Local authorities may be able to charge the owners of new homes for urban drainage measures such as ponds and swales. This is one option being looked at that could break a four-year deadlock on who should pick up the bill for sustainable urban drainage systems (SUDS) built into new housing developments to lessen flood risk.
Recent floods have made action imperative, argue many in the landscape sector, led by the Landscape Institute. Sewers cannot cope while Government "appears paralysed" when it comes to fully implementing the Flood & Water Management Act, the institute insists.
The act forces builders to include landscape elements in their developments so that water from roofs, patios and drives flows into open, permeable ground instead of conventional drainage systems that struggle to cope with weather extremes.
But up to now policy has been stymied because of spending cuts and regular staff reshuffling at Defra. Meanwhile, ministers and experts have been unable to agree on issues around sustainable urban drainage.

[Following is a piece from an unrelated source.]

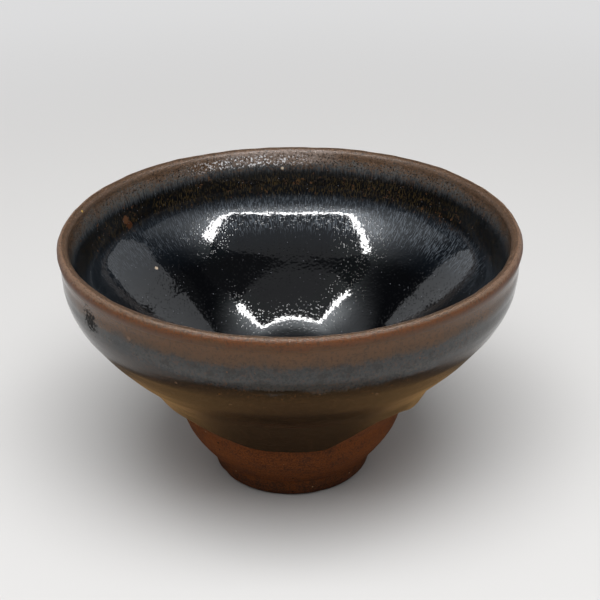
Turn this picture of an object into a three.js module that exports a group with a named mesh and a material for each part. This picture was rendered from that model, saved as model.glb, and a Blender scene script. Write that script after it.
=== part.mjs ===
// Tenmoku tea bowl: dark stoneware thrown in one piece, its foot turned from the same clay,
// with one coat of glaze inside and one outside that stops above the foot in a thick, wavy roll.
// Millimetres, +Z up. The origin is the centre of the foot ring's resting face, and -Y is the front.
import * as THREE from 'three';

// The bowl as a whole
const mouthDiameter = 124;
const bowlHeight = 71;

// The lip, and the ridge that the thrower's finger left under it on the inside
const lipThickness = 3;
const lipRounding = 2;
const ridgeDrop = 5;
const ridgeInset = 0.6;

// The foot ring
const footDiameter = 45.6;
const footHeight = 6;
const footTaper = 1.3;
const footBevel = 1.3;
const footRingWidth = 6.6;
const footInnerBevel = 0.7;
const footRecessDepth = 2.5;

// The bare clay that was turned between the foot and the wall
const ledgeWidth = 1.4;
const ledgeHeight = 1.4;
const turnedDiameter = 61.8;
const turnedHeight = 13.4;

// The clay under the well
const floorThickness = 11.6;

// The outside of the wall: shares of its height and of its spread, from the turned clay to the lip
const wallShares = [
  [0, 0], [0.06, 0.06], [0.145, 0.175], [0.31, 0.394], [0.475, 0.646], [0.64, 0.846],
  [0.75, 0.93], [0.86, 0.961], [0.93, 0.97], [1, 1],
];

// The inside of the wall: shares of its height and of its spread, from the ridge to the well's floor
const insideShares = [
  [1, 1], [0.922, 0.987], [0.847, 0.972], [0.779, 0.94], [0.713, 0.891], [0.639, 0.823], [0.553, 0.731],
  [0.461, 0.621], [0.362, 0.516], [0.266, 0.432], [0.179, 0.379], [0.106, 0.323], [0.037, 0.231], [0, 0],
];

// The glaze, which stands off the clay by a hair
const glazeSeat = 0.15;
const coatThickness = 0.55;
const coatFade = 12;
const poolThickness = 2.2;
const bareLipDrop = 4.8;
const bareRidgeShare = 0.3;

// The outside coat's lower edge: its lowest height, how far it climbs, and its roll and drip
const glazeLineHeight = 20.9;
const glazeLineClimb = 10.3;
const rollThickness = 1.1;
const rollHeight = 4.5;
const rollNose = 1.3;
const dripThickness = 0.6;
const dripAzimuth = 56;
const dripSpread = 14;

// Turns of that edge: degrees round from the front, towards +X, and its share of the climb there
const glazeLineShares = [
  [-48, 0.77], [-16, 0.03], [15, 0], [36, 1], [43, 1.04], [57, 0.78], [108, 0.62],
  [150, 0.28], [205, 0.6], [255, 0.3], [312, 0.77],
];

// How finely the curves are drawn
const roundSegments = 64;
const wallStepsPerSpan = 2;
const turnedSteps = 5;
const lipSteps = 6;
const noseShares = [0.1, 0.3, 0.6, 1];
const climbSteps = 5;
const wellPoolPower = 6;

// Sizes that follow from those above
const mouthRadius = mouthDiameter / 2;
const innerMouthRadius = mouthRadius - lipThickness;
const footRadius = footDiameter / 2;
const turnedRadius = turnedDiameter / 2;
const turnedBase = footHeight + ledgeHeight;
const turnedTop = turnedBase + turnedHeight;
const lipBase = bowlHeight - lipRounding;
const ridgeHeight = bowlHeight - ridgeDrop;
const floorHeight = footRecessDepth + floorThickness;

const point = (radius, height) => new THREE.Vector2(radius, height);
const range = (count) => Array.from({ length: count }, (_, step) => step);

// The foot's outside and the ledge over it, from the resting face up
function footOutline() {
  const neck = footRadius - footTaper;
  return [
    point(neck - footBevel, 0),
    point(neck, footBevel),
    point(footRadius, footHeight),
    point(footRadius + ledgeWidth, turnedBase),
  ];
}

// The turned clay swells quickly over the ledge and stands upright where the wall begins
function turnedOutline() {
  const start = footRadius + ledgeWidth;
  return range(turnedSteps).map((step) => {
    const share = (step + 1) / turnedSteps;
    const radius = THREE.MathUtils.lerp(start, turnedRadius, Math.sin((share * Math.PI) / 2));
    return point(radius, turnedBase + share * turnedHeight);
  });
}

// The wall flares, turns upright and draws in a little under the lip
function wallOutline() {
  const knots = wallShares.map(([rise, spread]) => point(
    THREE.MathUtils.lerp(turnedRadius, mouthRadius, spread),
    THREE.MathUtils.lerp(turnedTop, lipBase, rise),
  ));
  const spans = knots.length - 1;
  return new THREE.SplineCurve(knots).getPoints(spans * wallStepsPerSpan).slice(1);
}

// The lip is half an ellipse, from the outside over its crest to the inside
function lipOutline() {
  const centre = mouthRadius - lipThickness / 2;
  return range(lipSteps - 1).map((step) => {
    const turn = ((step + 1) / lipSteps) * Math.PI;
    const radius = centre + (lipThickness / 2) * Math.cos(turn);
    return point(radius, lipBase + lipRounding * Math.sin(turn));
  });
}

// The inside slopes in more gently than the outside, to a low swell, then drops again into the deep well
function insideOutline() {
  const ridgeRadius = innerMouthRadius - ridgeInset;
  const wall = insideShares.map(([rise, spread]) => point(
    ridgeRadius * spread,
    THREE.MathUtils.lerp(floorHeight, ridgeHeight, rise),
  ));
  return [point(innerMouthRadius, lipBase), ...wall];
}

// The recess under the foot and the flat ring round it, from the axis out
function footUnderside() {
  const ringOuter = footRadius - footTaper - footBevel;
  const ringInner = ringOuter - footRingWidth;
  return [
    point(0, footRecessDepth),
    point(ringInner, footRecessDepth),
    point(ringInner, footInnerBevel),
    point(ringInner + footInnerBevel, 0),
  ];
}

const outside = [...footOutline(), ...turnedOutline(), ...wallOutline()];
const inside = insideOutline();

// A solid turned about +Z from an outline that starts and ends on the axis
function turned(outline) {
  return new THREE.LatheGeometry(outline, roundSegments).rotateX(Math.PI / 2);
}

// The clay's outside radius at a height
function clayRadius(height) {
  const found = outside.findIndex((p) => p.y > height);
  const [below, above] = outside.slice(found - 1, found + 1);
  return THREE.MathUtils.mapLinear(height, below.y, above.y, below.x, above.x);
}

// The way out of the clay's outside at a height, square to its slope
function clayNormal(height) {
  const reach = coatThickness;
  const growth = clayRadius(height + reach) - clayRadius(height - reach);
  return point(2 * reach, -growth).normalize();
}

// The unit normal at a place of an outline, on the left of its direction of travel
function normalAt(outline, index) {
  const before = outline[Math.max(index - 1, 0)];
  const after = outline[Math.min(index + 1, outline.length - 1)];
  const along = after.clone().sub(before).normalize();
  return point(-along.y, along.x);
}

function stoneware() {
  return turned([...footUnderside(), ...outside, ...lipOutline(), ...inside]);
}

// The inside coat: a thin skin on the wall that runs together into a pool over the floor
function insideCoat() {
  const [lip, ridge] = inside;
  const bed = [lip.clone().lerp(ridge, bareRidgeShare), ...inside.slice(1)];
  const normals = bed.map((_, index) => normalAt(bed, index).negate());
  normals[normals.length - 1] = point(0, 1);
  const lift = (index, height) => bed[index].clone().addScaledVector(normals[index], height);
  const seat = bed.map((_, index) => lift(index, glazeSeat));
  const face = bed.slice(1).map((place, index) => {
    const depth = (ridgeHeight - place.y) / (ridgeHeight - floorHeight);
    const pool = (poolThickness - coatThickness) * depth ** wellPoolPower;
    return lift(index + 1, glazeSeat + coatThickness + pool);
  });
  return turned([...seat.reverse(), ...face]);
}

// The height of the outside coat's edge, smooth between its turns
function glazeLine(azimuth) {
  const [firstTurn] = glazeLineShares[0];
  const around = firstTurn + THREE.MathUtils.euclideanModulo(azimuth - firstTurn, 360);
  const found = glazeLineShares.findIndex(([turn]) => turn > around);
  const [fromTurn, fromShare] = glazeLineShares[found - 1];
  const [toTurn, toShare] = glazeLineShares[found];
  const blend = THREE.MathUtils.smoothstep(around, fromTurn, toTurn);
  return glazeLineHeight + glazeLineClimb * THREE.MathUtils.lerp(fromShare, toShare, blend);
}

// The outside coat's thickness: a round nose at its edge, the roll, the coat, a thin end at the lip
function coatAt(azimuth, rise, drop) {
  const off = THREE.MathUtils.euclideanModulo(azimuth - dripAzimuth + 180, 360) - 180;
  const roll = rollThickness + dripThickness * Math.exp(-((off / dripSpread) ** 2));
  const coat = THREE.MathUtils.lerp(coatThickness, roll, Math.exp(-((rise / rollHeight) ** 2)));
  const nose = 1 - Math.min(rise / rollNose, 1);
  const fade = Math.min(drop / coatFade, 1);
  return coat * Math.sqrt((1 - nose ** 2) * fade);
}

// The heights of one column of the outside coat, from its edge to just under the lip
function coatHeights(line, level) {
  const nose = noseShares.map((share) => line + share * rollNose);
  const start = nose[nose.length - 1];
  const climb = range(climbSteps).map((step) => (
    THREE.MathUtils.lerp(start, level[0], (step + 1) / climbSteps)
  ));
  return [line, ...nose, ...climb, ...level.slice(1)];
}

// One upright section of the outside coat: up its face, then down its seat
function coatSection(azimuth, level) {
  const line = glazeLine(azimuth);
  const top = level[level.length - 1];
  const face = [];
  const seat = [];
  for (const height of coatHeights(line, level)) {
    const clay = point(clayRadius(height), height);
    const normal = clayNormal(height);
    const thickness = coatAt(azimuth, height - line, top - height);
    face.push(clay.clone().addScaledVector(normal, glazeSeat + thickness));
    seat.push(clay.clone().addScaledVector(normal, glazeSeat));
  }
  return [...face, ...seat.slice(1, -1).reverse()];
}

// The outside coat: sections set round the axis and joined into one closed ring
function outsideCoat() {
  const highest = glazeLineHeight + glazeLineClimb + rollHeight;
  const top = bowlHeight - bareLipDrop;
  const level = outside.map((p) => p.y).filter((y) => y > highest && y < top);
  const sections = range(roundSegments).map((step) => (
    coatSection((step / roundSegments) * 360, [...level, top])
  ));
  const rows = sections[0].length;
  const positions = [];
  sections.forEach((section, step) => {
    const turn = (step / roundSegments) * 2 * Math.PI;
    section.forEach((p) => positions.push(p.x * Math.sin(turn), -p.x * Math.cos(turn), p.y));
  });
  const faces = [];
  for (const step of range(roundSegments)) {
    const here = step * rows;
    const next = ((step + 1) % roundSegments) * rows;
    for (const row of range(rows)) {
      const up = (row + 1) % rows;
      faces.push(here + row, next + row, next + up);
      faces.push(here + row, next + up, here + up);
    }
  }
  const geometry = new THREE.BufferGeometry();
  geometry.setAttribute('position', new THREE.Float32BufferAttribute(positions, 3));
  geometry.setIndex(faces);
  geometry.computeVertexNormals();
  return geometry;
}

const bareClay = new THREE.MeshStandardMaterial({ color: 0x4a2a1e, roughness: 0.85, metalness: 0 });
const wellGlaze = new THREE.MeshStandardMaterial({ color: 0x101114, roughness: 0.12, metalness: 0 });
const wallGlaze = new THREE.MeshStandardMaterial({ color: 0x2a211c, roughness: 0.2, metalness: 0 });

function piece(name, geometry, material) {
  const mesh = new THREE.Mesh(geometry, material);
  mesh.name = name;
  return mesh;
}

const bowl = new THREE.Group();
bowl.add(piece('stoneware_body', stoneware(), bareClay));
bowl.add(piece('inside_glaze', insideCoat(), wellGlaze));
bowl.add(piece('outside_glaze', outsideCoat(), wallGlaze));

export default bowl;
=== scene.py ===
"""Looks for a tenmoku tea bowl, made round its CAD frame: thrown clay, two coats of glaze and a stage.

Laid out as a Blender add-on and run as a script. Metres, +Z up, -Y is the front.
"""
import math
import bpy
import numpy as np
from bpy.props import FloatProperty, FloatVectorProperty, IntProperty, PointerProperty
from mathutils import Matrix, Vector


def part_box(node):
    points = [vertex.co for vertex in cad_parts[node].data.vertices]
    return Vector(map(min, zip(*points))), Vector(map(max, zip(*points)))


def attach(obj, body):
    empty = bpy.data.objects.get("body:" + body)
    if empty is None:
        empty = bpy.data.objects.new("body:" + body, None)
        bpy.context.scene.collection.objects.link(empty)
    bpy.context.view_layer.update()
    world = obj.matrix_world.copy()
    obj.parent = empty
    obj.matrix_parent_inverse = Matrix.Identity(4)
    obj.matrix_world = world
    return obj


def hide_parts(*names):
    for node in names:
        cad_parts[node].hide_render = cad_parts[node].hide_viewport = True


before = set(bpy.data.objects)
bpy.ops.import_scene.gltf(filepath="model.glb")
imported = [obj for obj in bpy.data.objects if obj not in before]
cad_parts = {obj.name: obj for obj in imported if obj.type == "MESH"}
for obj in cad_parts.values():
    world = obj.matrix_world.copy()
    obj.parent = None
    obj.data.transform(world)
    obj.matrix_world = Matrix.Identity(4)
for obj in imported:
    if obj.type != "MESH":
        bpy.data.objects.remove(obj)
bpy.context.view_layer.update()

bl_info = {
    "name": "Tenmoku Tea Bowl",
    "version": (1, 0, 0),
    "blender": (4, 5, 0),
    "location": "View3D > Sidebar > Tea Bowl",
    "description": "Dresses a thrown and glazed tea bowl around its CAD frame, with a plain studio",
    "category": "Add Mesh",
}

MM = 0.001
BODY_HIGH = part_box("stoneware_body")[1]

# All places and sizes from here to the first class are in millimetres

# The clay's section, radius and height: from the axis under the foot to the ledge over it
FOOT_SECTION = (
    (0.0, 2.5), (13.6, 2.5), (13.6, 0.7), (14.3, 0.0), (20.2, 0.0), (21.5, 1.3), (22.8, 6.0), (24.2, 7.4),
)
TURNED_TOP = (30.9, 20.8)
# The outside of the wall: shares of its height and of its spread, from the turned clay to the lip
WALL_SHARES = (
    (0, 0), (0.06, 0.06), (0.145, 0.175), (0.31, 0.394), (0.475, 0.646), (0.64, 0.846),
    (0.75, 0.93), (0.86, 0.961), (0.93, 0.97), (1, 1),
)
LIP_THICKNESS = 3.0
LIP_ROUNDING = 2.0
RIDGE_INSET = 0.6
RIDGE_DROP = 5.0
FLOOR_HEIGHT = 14.1
# The inside of the wall: shares of its height and of its spread, from the ridge to the well's floor
INSIDE_SHARES = (
    (1, 1), (0.932, 0.989), (0.866, 0.977), (0.812, 0.958), (0.764, 0.93), (0.72, 0.896), (0.678, 0.861),
    (0.632, 0.817), (0.588, 0.772), (0.541, 0.717), (0.496, 0.662), (0.449, 0.607), (0.401, 0.554),
    (0.349, 0.503), (0.302, 0.461), (0.251, 0.421), (0.203, 0.393), (0.155, 0.364), (0.112, 0.33),
    (0.075, 0.29), (0.037, 0.231), (0, 0),
)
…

Builders maintain that blending in ponds and grassy flood-catchment areas will swallow up valuable land and push up costs. Councils say it is fair to bill owners of new homes because those who own existing houses have to pay for their run-off water to be treated in the sewage system by water firms.
Construction Industry Research & Information Association associate Paul Shaffer says there are more benefits to capturing water on the surface - it is simpler and easier to maintain while plants break down pollutants naturally. This in turn throws up opportunities for the landscape sector.
"It raises the game on drainage. To have a good system, builders will have to employ landscape architects and civil engineers. SUDS aren't necessarily more difficult but they need a different mindset and more thought on natural levels and solutions, something the landscape sector can deliver."
This hits a chord with an increasingly impatient Landscape Institute president Sue Illman, who is calling for an end to the "paralysis" on fully implementing the Flood & Water Management Act. The recent flooding across the country has once again exposed the UK's lack of resilience, she points out.
"We have the means to better protect ourselves against flooding with the introduction of wetlands, reed beds, drainage channels and porous driveways," says Illman. She argues that SUDS are cost-effective and could also contribute to stimulating growth.
"Yet developers and housebuilders are against this modest investment for new development, which is the tip of the iceberg. Unless we start a comprehensive programme of retrofitting SUDS alongside larger-scale catchment management programmes, problems will continue to get worse."
Landscape consultant Peter Neal agrees. "With major flooding across the UK this is a timely part of a much wider debate on how to collectively fund and maintain the smart green infrastructure that communities will increasingly need in the future," he says.
"Everyone can benefit from adopting more sustainable approaches to drainage and therefore everyone - developers, utility companies, homeowners, local and county councils and the Environment Agency - should contribute in different ways.
"It doesn't seem fair that homeowners are left to foot the bill unless they can benefit from some form of green infrastructure discount on their council taxes and water rates in return."
Sustainable Water Industry Group chair Neal Landsberg echoes Illman: "Progress has been frustratingly slow but resistance is futile because the legislation is in place, as are the technologies. A key issue here is around pockets of ignorance on what can be done."
He continues: "Some limited growth has been seen by landscape architects and sustainable water management installers who can help in ways developers may not have considered. But the builders and developers need to engage with them more."
Builders and developers could sharpen up in other areas, says landscape architect Janine Pattison. "They are concerned about the impact on potential purchasers of their properties if they come with an obligation to cover the maintenance costs of the drainage.
"If they accepted above-ground options such as rain gardens the costs could be spread over time rather than waiting for the drains to fail and then incur a large cost."
A Defra spokeswoman says: "Reducing the impacts of flooding on houses and businesses is a key priority for us and we are committed to introducing sustainable drainage systems to help reduce the risk of floods from new developments.
"SUDS are usually cheaper to maintain than conventional drainage and we will be consulting soon on how they will be maintained by local authorities."
Deansfield High School - Design incorporates sustainable features
Capita has been appointed by Carillion to provide landscape and architecture for Deansfield High School in Wolverhampton.
The design for the complex for 800 secondary-school children is a bold, contemporary, three-storey brick, striated render and concrete blockwork building.
However, it is the external environment that will catch the eye - and water. The school, set in the heart of an economically deprived area, will boast excellent sporting facilities and a large pedestrianised boulevard.
The heart of the landscape design will be a sustainable drainage pond and a species-diverse meadow environment for its entrance approach. The design development paid high regard not just to end users but also to the elements.
Building information modelling (BIM) technology has been used to model the school throughout the design-development process, including water issues. The school is scheduled to open in September 2015, with external works due to be completed in April 2016.